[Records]
☆ ☆ ☆ ☆ ☆
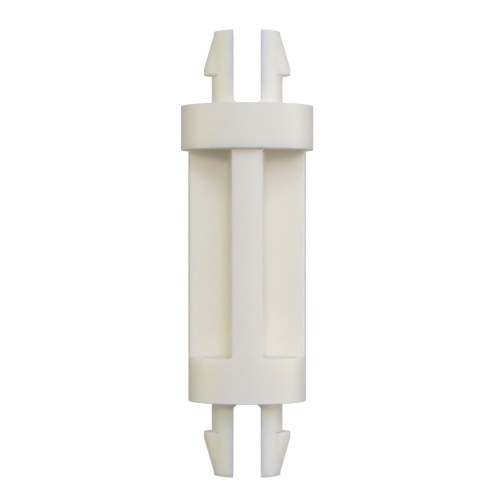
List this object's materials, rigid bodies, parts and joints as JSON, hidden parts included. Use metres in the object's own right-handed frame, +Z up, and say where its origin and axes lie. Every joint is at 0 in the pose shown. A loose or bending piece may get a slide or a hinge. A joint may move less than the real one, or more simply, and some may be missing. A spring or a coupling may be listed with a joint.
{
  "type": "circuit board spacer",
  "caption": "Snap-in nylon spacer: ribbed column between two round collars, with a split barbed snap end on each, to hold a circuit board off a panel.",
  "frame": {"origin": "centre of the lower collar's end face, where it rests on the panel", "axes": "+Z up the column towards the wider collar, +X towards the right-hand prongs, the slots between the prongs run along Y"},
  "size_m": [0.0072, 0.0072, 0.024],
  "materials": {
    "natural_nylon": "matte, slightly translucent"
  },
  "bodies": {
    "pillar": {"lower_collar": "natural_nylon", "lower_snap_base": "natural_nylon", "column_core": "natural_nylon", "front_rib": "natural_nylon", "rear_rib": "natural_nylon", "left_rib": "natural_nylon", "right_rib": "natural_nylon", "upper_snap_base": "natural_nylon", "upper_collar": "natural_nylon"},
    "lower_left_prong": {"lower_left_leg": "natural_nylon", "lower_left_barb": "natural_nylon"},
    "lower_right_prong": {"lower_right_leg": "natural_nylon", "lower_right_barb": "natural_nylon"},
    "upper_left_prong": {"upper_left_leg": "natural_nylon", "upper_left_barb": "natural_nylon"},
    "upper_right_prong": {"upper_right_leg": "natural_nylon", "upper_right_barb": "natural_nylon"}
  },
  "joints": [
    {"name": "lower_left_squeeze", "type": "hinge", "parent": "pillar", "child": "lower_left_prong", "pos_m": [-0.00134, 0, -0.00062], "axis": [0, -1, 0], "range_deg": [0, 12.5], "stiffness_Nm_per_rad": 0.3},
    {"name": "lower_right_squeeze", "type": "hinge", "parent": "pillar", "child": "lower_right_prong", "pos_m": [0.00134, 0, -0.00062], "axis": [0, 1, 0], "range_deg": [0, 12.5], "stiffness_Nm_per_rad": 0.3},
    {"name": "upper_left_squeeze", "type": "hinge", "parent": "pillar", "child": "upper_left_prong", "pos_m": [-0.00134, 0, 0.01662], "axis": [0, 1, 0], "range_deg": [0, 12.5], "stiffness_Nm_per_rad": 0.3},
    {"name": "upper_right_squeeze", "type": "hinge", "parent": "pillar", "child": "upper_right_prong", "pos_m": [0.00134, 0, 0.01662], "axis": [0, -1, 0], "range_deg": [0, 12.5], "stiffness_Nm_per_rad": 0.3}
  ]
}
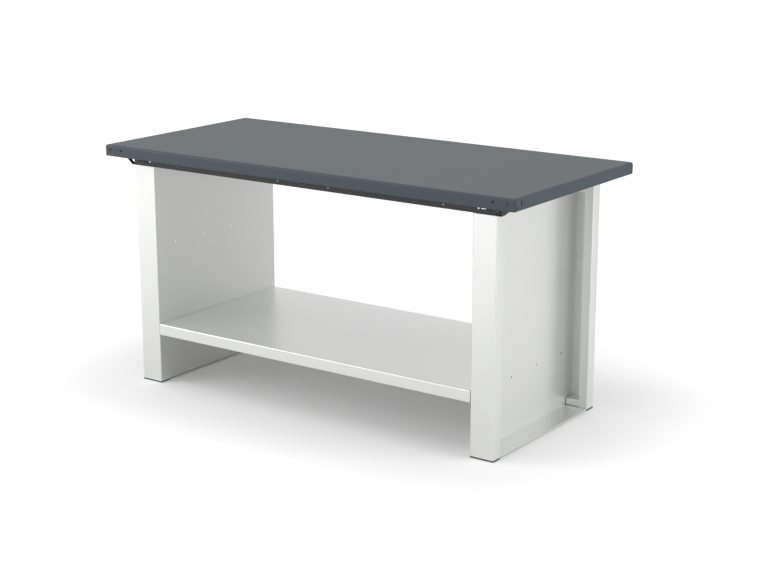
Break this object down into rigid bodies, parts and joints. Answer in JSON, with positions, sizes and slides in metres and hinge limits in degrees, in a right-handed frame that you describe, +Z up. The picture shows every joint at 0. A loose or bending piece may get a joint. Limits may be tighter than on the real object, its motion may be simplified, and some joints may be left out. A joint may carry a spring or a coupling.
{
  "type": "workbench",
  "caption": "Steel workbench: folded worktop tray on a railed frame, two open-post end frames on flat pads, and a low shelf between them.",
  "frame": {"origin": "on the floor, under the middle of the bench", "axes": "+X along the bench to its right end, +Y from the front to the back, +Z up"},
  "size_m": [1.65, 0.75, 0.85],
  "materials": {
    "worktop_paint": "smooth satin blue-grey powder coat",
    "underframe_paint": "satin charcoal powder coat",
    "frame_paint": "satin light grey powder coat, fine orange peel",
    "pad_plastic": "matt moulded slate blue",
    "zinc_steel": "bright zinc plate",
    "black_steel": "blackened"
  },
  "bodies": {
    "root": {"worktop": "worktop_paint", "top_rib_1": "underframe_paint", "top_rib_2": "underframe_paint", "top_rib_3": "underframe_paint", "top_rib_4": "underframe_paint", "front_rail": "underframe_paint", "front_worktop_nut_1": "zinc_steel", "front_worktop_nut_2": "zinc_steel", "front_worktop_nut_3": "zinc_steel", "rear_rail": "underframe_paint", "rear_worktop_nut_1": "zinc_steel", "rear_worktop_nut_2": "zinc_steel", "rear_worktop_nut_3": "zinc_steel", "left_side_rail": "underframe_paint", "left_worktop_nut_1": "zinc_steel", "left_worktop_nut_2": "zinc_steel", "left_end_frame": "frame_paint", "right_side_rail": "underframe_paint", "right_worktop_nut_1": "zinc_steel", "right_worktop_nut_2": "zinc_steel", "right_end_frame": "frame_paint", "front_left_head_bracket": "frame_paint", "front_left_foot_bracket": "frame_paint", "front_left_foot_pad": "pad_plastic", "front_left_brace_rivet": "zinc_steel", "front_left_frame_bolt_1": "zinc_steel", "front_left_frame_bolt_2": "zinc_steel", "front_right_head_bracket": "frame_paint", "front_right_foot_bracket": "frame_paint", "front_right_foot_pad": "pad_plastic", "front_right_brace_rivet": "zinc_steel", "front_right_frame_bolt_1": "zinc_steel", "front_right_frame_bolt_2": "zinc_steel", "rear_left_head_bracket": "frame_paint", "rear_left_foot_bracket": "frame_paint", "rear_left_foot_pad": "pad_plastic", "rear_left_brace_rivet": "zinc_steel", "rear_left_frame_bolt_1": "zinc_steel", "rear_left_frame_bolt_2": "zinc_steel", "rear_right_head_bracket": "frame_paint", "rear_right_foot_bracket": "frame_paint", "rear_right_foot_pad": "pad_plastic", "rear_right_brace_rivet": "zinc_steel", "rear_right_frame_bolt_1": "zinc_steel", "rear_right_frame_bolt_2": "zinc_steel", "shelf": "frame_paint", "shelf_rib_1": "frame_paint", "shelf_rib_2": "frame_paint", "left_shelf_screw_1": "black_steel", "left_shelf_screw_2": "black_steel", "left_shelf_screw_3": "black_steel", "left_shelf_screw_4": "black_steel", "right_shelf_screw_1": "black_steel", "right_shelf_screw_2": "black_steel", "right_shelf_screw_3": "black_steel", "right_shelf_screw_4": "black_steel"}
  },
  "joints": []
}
☆ ☆ ☆ ☆ ☆
Print every record above exactly as written.

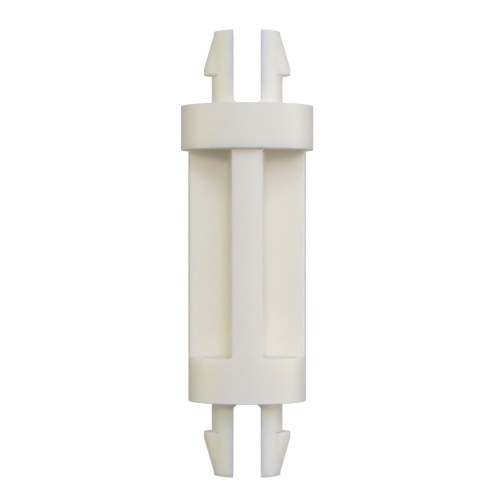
List this object's materials, rigid bodies, parts and joints as JSON, hidden parts included. Use metres in the object's own right-handed frame, +Z up, and say where its origin and axes lie. Every joint is at 0 in the pose shown. A loose or bending piece may get a slide or a hinge. A joint may move less than the real one, or more simply, and some may be missing. A spring or a coupling may be listed with a joint.
{
  "type": "circuit board spacer",
  "caption": "Snap-in nylon spacer: ribbed column between two round collars, with a split barbed snap end on each, to hold a circuit board off a panel.",
  "frame": {"origin": "centre of the lower collar's end face, where it rests on the panel", "axes": "+Z up the column towards the wider collar, +X towards the right-hand prongs, the slots between the prongs run along Y"},
  "size_m": [0.0072, 0.0072, 0.024],
  "materials": {
    "natural_nylon": "matte, slightly translucent"
  },
  "bodies": {
    "pillar": {"lower_collar": "natural_nylon", "lower_snap_base": "natural_nylon", "column_core": "natural_nylon", "front_rib": "natural_nylon", "rear_rib": "natural_nylon", "left_rib": "natural_nylon", "right_rib": "natural_nylon", "upper_snap_base": "natural_nylon", "upper_collar": "natural_nylon"},
    "lower_left_prong": {"lower_left_leg": "natural_nylon", "lower_left_barb": "natural_nylon"},
    "lower_right_prong": {"lower_right_leg": "natural_nylon", "lower_right_barb": "natural_nylon"},
    "upper_left_prong": {"upper_left_leg": "natural_nylon", "upper_left_barb": "natural_nylon"},
    "upper_right_prong": {"upper_right_leg": "natural_nylon", "upper_right_barb": "natural_nylon"}
  },
  "joints": [
    {"name": "lower_left_squeeze", "type": "hinge", "parent": "pillar", "child": "lower_left_prong", "pos_m": [-0.00134, 0, -0.00062], "axis": [0, -1, 0], "range_deg": [0, 12.5], "stiffness_Nm_per_rad": 0.3},
    {"name": "lower_right_squeeze", "type": "hinge", "parent": "pillar", "child": "lower_right_prong", "pos_m": [0.00134, 0, -0.00062], "axis": [0, 1, 0], "range_deg": [0, 12.5], "stiffness_Nm_per_rad": 0.3},
    {"name": "upper_left_squeeze", "type": "hinge", "parent": "pillar", "child": "upper_left_prong", "pos_m": [-0.00134, 0, 0.01662], "axis": [0, 1, 0], "range_deg": [0, 12.5], "stiffness_Nm_per_rad": 0.3},
    {"name": "upper_right_squeeze", "type": "hinge", "parent": "pillar", "child": "upper_right_prong", "pos_m": [0.00134, 0, 0.01662], "axis": [0, -1, 0], "range_deg": [0, 12.5], "stiffness_Nm_per_rad": 0.3}
  ]
}
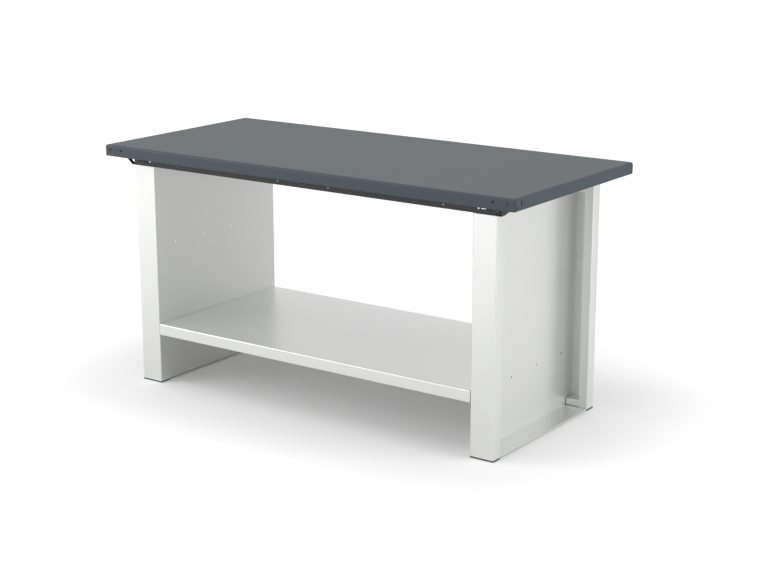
Break this object down into rigid bodies, parts and joints. Answer in JSON, with positions, sizes and slides in metres and hinge limits in degrees, in a right-handed frame that you describe, +Z up. The picture shows every joint at 0. A loose or bending piece may get a joint. Limits may be tighter than on the real object, its motion may be simplified, and some joints may be left out. A joint may carry a spring or a coupling.
{
  "type": "workbench",
  "caption": "Steel workbench: folded worktop tray on a railed frame, two open-post end frames on flat pads, and a low shelf between them.",
  "frame": {"origin": "on the floor, under the middle of the bench", "axes": "+X along the bench to its right end, +Y from the front to the back, +Z up"},
  "size_m": [1.65, 0.75, 0.85],
  "materials": {
    "worktop_paint": "smooth satin blue-grey powder coat",
    "underframe_paint": "satin charcoal powder coat",
    "frame_paint": "satin light grey powder coat, fine orange peel",
    "pad_plastic": "matt moulded slate blue",
    "zinc_steel": "bright zinc plate",
    "black_steel": "blackened"
  },
  "bodies": {
    "root": {"worktop": "worktop_paint", "top_rib_1": "underframe_paint", "top_rib_2": "underframe_paint", "top_rib_3": "underframe_paint", "top_rib_4": "underframe_paint", "front_rail": "underframe_paint", "front_worktop_nut_1": "zinc_steel", "front_worktop_nut_2": "zinc_steel", "front_worktop_nut_3": "zinc_steel", "rear_rail": "underframe_paint", "rear_worktop_nut_1": "zinc_steel", "rear_worktop_nut_2": "zinc_steel", "rear_worktop_nut_3": "zinc_steel", "left_side_rail": "underframe_paint", "left_worktop_nut_1": "zinc_steel", "left_worktop_nut_2": "zinc_steel", "left_end_frame": "frame_paint", "right_side_rail": "underframe_paint", "right_worktop_nut_1": "zinc_steel", "right_worktop_nut_2": "zinc_steel", "right_end_frame": "frame_paint", "front_left_head_bracket": "frame_paint", "front_left_foot_bracket": "frame_paint", "front_left_foot_pad": "pad_plastic", "front_left_brace_rivet": "zinc_steel", "front_left_frame_bolt_1": "zinc_steel", "front_left_frame_bolt_2": "zinc_steel", "front_right_head_bracket": "frame_paint", "front_right_foot_bracket": "frame_paint", "front_right_foot_pad": "pad_plastic", "front_right_brace_rivet": "zinc_steel", "front_right_frame_bolt_1": "zinc_steel", "front_right_frame_bolt_2": "zinc_steel", "rear_left_head_bracket": "frame_paint", "rear_left_foot_bracket": "frame_paint", "rear_left_foot_pad": "pad_plastic", "rear_left_brace_rivet": "zinc_steel", "rear_left_frame_bolt_1": "zinc_steel", "rear_left_frame_bolt_2": "zinc_steel", "rear_right_head_bracket": "frame_paint", "rear_right_foot_bracket": "frame_paint", "rear_right_foot_pad": "pad_plastic", "rear_right_brace_rivet": "zinc_steel", "rear_right_frame_bolt_1": "zinc_steel", "rear_right_frame_bolt_2": "zinc_steel", "shelf": "frame_paint", "shelf_rib_1": "frame_paint", "shelf_rib_2": "frame_paint", "left_shelf_screw_1": "black_steel", "left_shelf_screw_2": "black_steel", "left_shelf_screw_3": "black_steel", "left_shelf_screw_4": "black_steel", "right_shelf_screw_1": "black_steel", "right_shelf_screw_2": "black_steel", "right_shelf_screw_3": "black_steel", "right_shelf_screw_4": "black_steel"}
  },
  "joints": []
}